CRISPR tool slashes bad cholesterol by 56% in monkeys

This version of CRISPR doesn’t actually change DNA.

A biotech startup has successfully lowered the cholesterol levels of monkeys using a version of CRISPR that doesn’t permanently alter DNA — suggesting a safer way to take advantage of the groundbreaking technology.

The challenge: Most genes are instruction manuals for making proteins. Those proteins dictate what your cells look like and do, trigger or stop chemical reactions, and influence almost everything else about your body.

Using CRISPR, researchers can edit genes to change these proteins — a CRISPR treatment for sickle cell anemia, for example, corrects a genetic mutation that causes red blood cells to produce irregularly shaped hemoglobin proteins.

CRISPR sometimes edits genes in places it’s not supposed to, though, and those off-target edits can create new problems. Because CRISPR alters DNA itself, the mistakes are usually irreversible, too.

Tune targets epigenetic marks to control gene expression, rather than editing genes themselves.

Epigenetic editing: Nearly every cell in your body contains all of your genes, but because you don’t need every cell to make every possible protein all the time, your body uses chemical compounds called “epigenetic marks” to dictate which genes in a cell are on (or “expressed”) and which aren’t. That’s what makes a heart cell different from a brain cell.

Tune Therapeutics is developing a CRISPR-based platform, called TEMPO, that targets these epigenetic marks to control gene expression, rather than editing the genes themselves. The idea is that this will allow them to influence the proteins that play a pivotal role in our health, without the risk of permanent off-target effects.

What’s new? Tune’s first major test for TEMPO is the PCSK9 gene. Reducing the expression of this gene or blocking its effect lowers LDL (“bad”) cholesterol in people, but the only FDA-approved PCSK9 inhibitor drugs are injections that must be administered regularly, are expensive, and can have side effects.

Biotech startup Verve Therapeutics is using a CRISPR-based therapy, called “base editing,” to permanently turn off the PCSK9 gene by swapping out a single letter of DNA. In monkeys, it slashed LDL-C levels by 70% in two weeks, and the effect appeared to last indefinitely — suggesting it could be a lifetime cure for high cholesterol. 

Verve is now running a human clinical trial in New Zealand and the UK, but it has had trouble getting FDA approval to start it in the US, in part because of concerns about potential off-target edits.
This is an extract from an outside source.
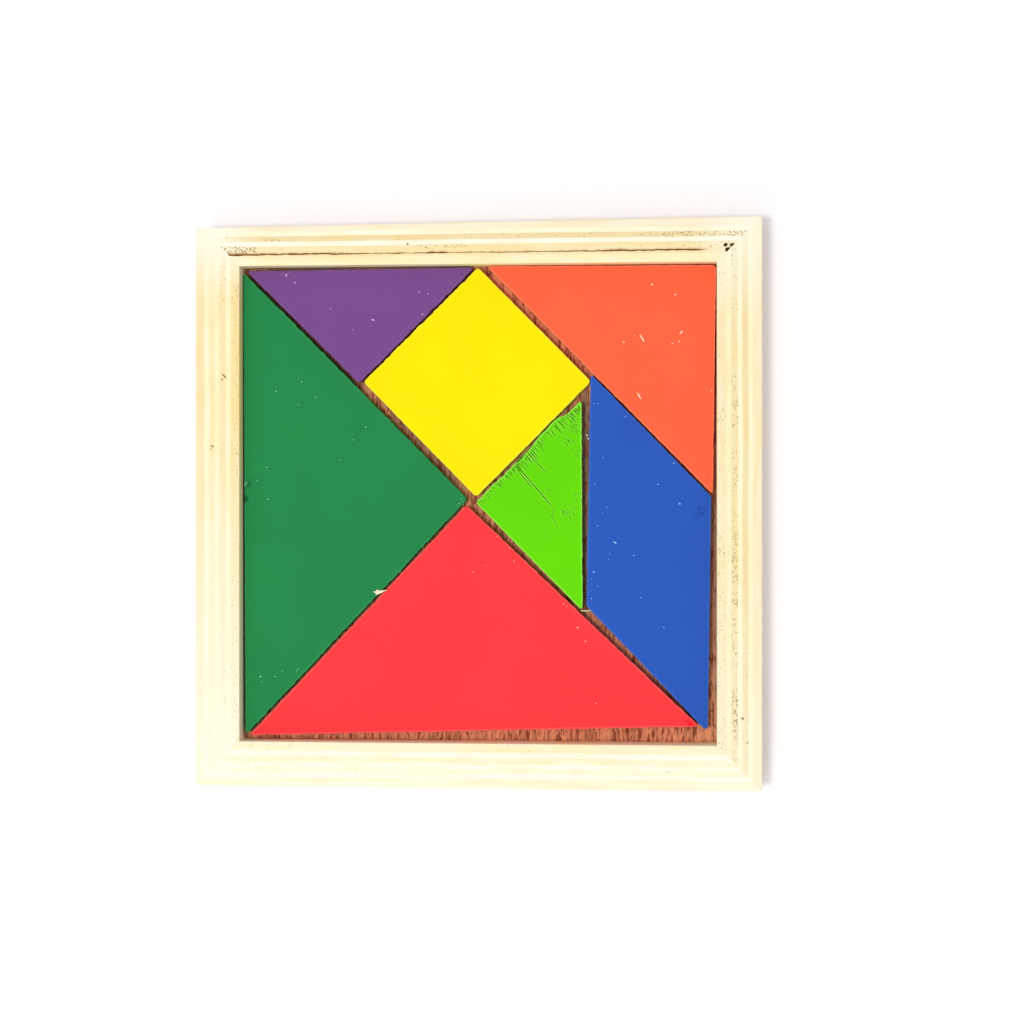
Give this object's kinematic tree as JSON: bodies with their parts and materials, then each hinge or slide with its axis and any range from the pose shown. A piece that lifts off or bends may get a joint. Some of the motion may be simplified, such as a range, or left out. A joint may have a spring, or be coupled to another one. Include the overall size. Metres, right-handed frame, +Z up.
{
  "type": "tangram puzzle",
  "caption": "Tangram of painted wooden triangles, a square and a parallelogram, laid as a square in a shallow tray with a mitred plywood rim.",
  "frame": {"origin": "middle of the tray's underside", "axes": "+Z up out of the tray, +X to the right and +Y to the back with the puzzle seen from above as laid out"},
  "size_m": [0.1154, 0.1154, 0.009],
  "materials": {
    "base_veneer": "red-brown wood veneer, smooth",
    "plywood": "bare plywood on edge, sanded",
    "green_paint": "gloss paint on wood",
    "red_paint": "gloss paint on wood",
    "orange_paint": "gloss paint on wood",
    "purple_paint": "gloss paint on wood",
    "lime_paint": "gloss paint on wood",
    "yellow_paint": "gloss paint on wood",
    "blue_paint": "gloss paint on wood"
  },
  "bodies": {
    "root": {"base_panel": "base_veneer", "frame_strip_back": "plywood", "frame_strip_left": "plywood", "frame_strip_front": "plywood", "frame_strip_right": "plywood", "large_triangle_green": "green_paint", "large_triangle_red": "red_paint", "medium_triangle_orange": "orange_paint", "small_triangle_purple": "purple_paint", "small_triangle_lime": "lime_paint", "square_yellow": "yellow_paint", "parallelogram_blue": "blue_paint"}
  },
  "joints": []
}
“It does really look like they were able to silence that gene in a very long-term way.”

David Segal

Tune is hoping to achieve a similar effect on LDL without permanently altering DNA.

After successful tests in rodents, Tune researchers administered a single dose of their TEMPO treatment to three monkeys intravenously. After 120 days, the levels of LDL-C in the monkeys’ blood had fallen by 56%.

According to Tune, this is the first example of anyone successfully editing the epigenome of a non-human primate.

“This Tune data looks beautiful,” David Segal, a gene-editing researcher at UC Davis, who was not involved in the study, told STAT News. “It does really look like they were able to silence that gene in a very long-term way and they were able to see clinical benefits from that.”

The treatment could be a one-and-done alternative to costly PCSK9 inhibitors.

Looking ahead: Tune’s monkey study is ongoing, and while it’s possible the changes in the animals’ protein levels could be permanent, they also might not be. 

“There might be transcription factors or other forces that will try to counteract the kinds of changes we make,” Segal said of epigenetic editing. 

If the effect does seem to be long-lasting, the treatment could be a one-and-done alternative to costly PCSK9 inhibitors and might have an easier time getting approval than permanent gene editing. That’s if Tune decides to pursue clinical trials — it’s possible the company might first use the technique to target a disease for which there isn’t already a treatment available first.

“This data is highly encouraging for the field, as it presents a broad proof-of-concept for liver-directed epi-editing and attests to the potential for genetic tuning to unlock common disease and regenerative medicine,” said CEO Matt Kane.